1.         This is an appeal filed by the OP/appellant against the order, dated 10.5.2010 passed  by the  District Consumer Disputes Redressal Forum-I, UT, Chandigarh (hereinafter to be called as the District Forum only) in complaint case No. 1361 of 2009, vide which, it allowed the complaint and  directed OP No.1 to recast/overhaul the loan account of the complainant strictly in accordance with the originally agreed rate of interest @ 10.28% p.a. applicable for the initial 11 years which was clearly stated, in the loan sanction letter  & also to maintain the period of repayment of the loan amount as 132 months with EMI @ Rs.5,608/- p.m. as per the original agreement without making any alteration in any of the terms and conditions of the originally sanctioned loan amount. It was further directed to pay Rs.50,000/- as compensation and Rs.5,000/- as costs of litigation, within 30 days, failing which to pay the amount alongwith interest @ 18% p.a. w.e.f the date of filing of the present complaint i.e. 29.9.2009 till the date of actual realization by the complainant, besides paying the litigation costs of Rs.5,000/-.

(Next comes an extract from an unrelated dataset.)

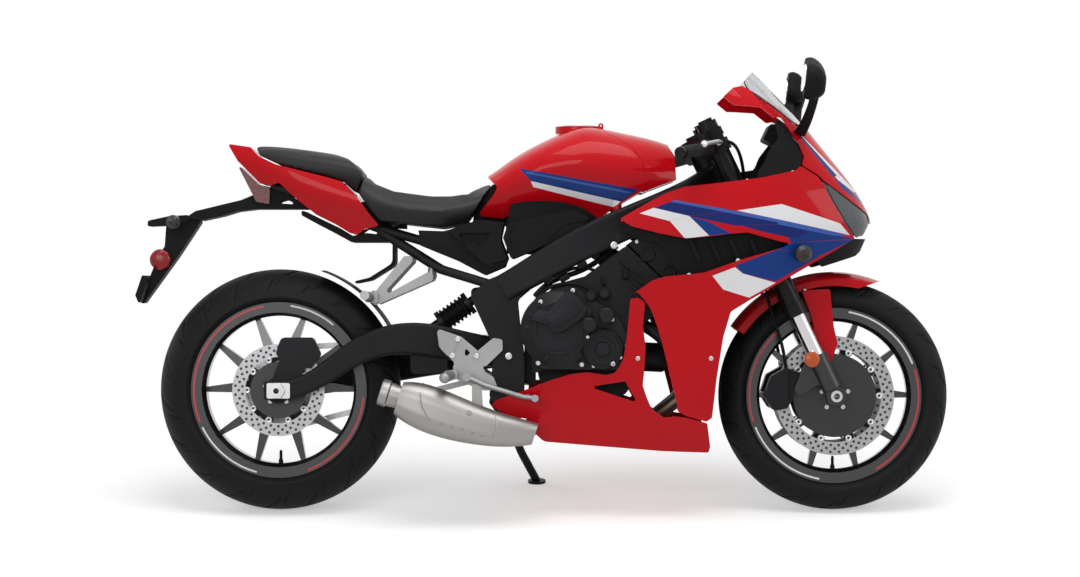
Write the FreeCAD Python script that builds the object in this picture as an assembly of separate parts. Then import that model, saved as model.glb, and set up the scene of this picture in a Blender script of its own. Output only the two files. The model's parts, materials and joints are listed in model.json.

2.         Briefly stated, the facts of the case are, that the complainant took a loan of Rs.3,35,000/- from OP No.1 under Loan Agreement dated 1.2.2005 against the security of house in favour of the lender by creating an equitable mortgage by deposit of title deed of the said property, for the purpose of business expansion. As per clause (i) read with item No.8 of the schedule of the said agreement, the rate of interest was to be charged @ 10.28% p.a. for the period of 11 years, from the date of disbursement of loan and total number of installments to be paid by the complainant was 132 @ Rs.5,608/- per month per installment. It was stated that OP No.1 issued cheque No.71954 for Rs.3,28,625/- against the sanctioned loan amount of Rs.3,35,000/- under loan account No. HCHE-0000094 and in this way an amount of Rs.6375/- was paid less towards the principal loan amount, at the time of disbursing the same. It was further stated that after the expiry of first year, OP No.1 of its own and in an arbitrary manner increased the rate of interest to 15.25% p.a. against the agreed rate of interest @ 10.28% p.a. and  consequently, also increased the period of months for the repayment of loan amount and, installments to 239, without any reason. It was further stated that in September, 2007, the complainant received a letter dated 18.5.2007 from OP No.1 informing him that he should send 36 post dated cheques starting from 7.2.2008 for EMI amount of Rs.5,735/- at the address of the said Company. He was also informed about increase in the period of net term (months) from 239 to 262 against the original term of 132 months without any reason. It was further stated that the complainant was informed vide letter dated 14.6.2007 that the rate of interest was increased to 20.50% instead of 10.28% p.a. which was agreed to be paid for 11 years. The complainant approached the Branch Manager of OP No.3, but despite repeated visits, nothing was done by him. The complainant sent a legal notice dated 18.5.2009 to the OP, but to no avail.  It was further stated that the above said act of the OP, amounted to deficiency, in service, and it also indulged into unfair trade practice. Hence, the complaint was filed.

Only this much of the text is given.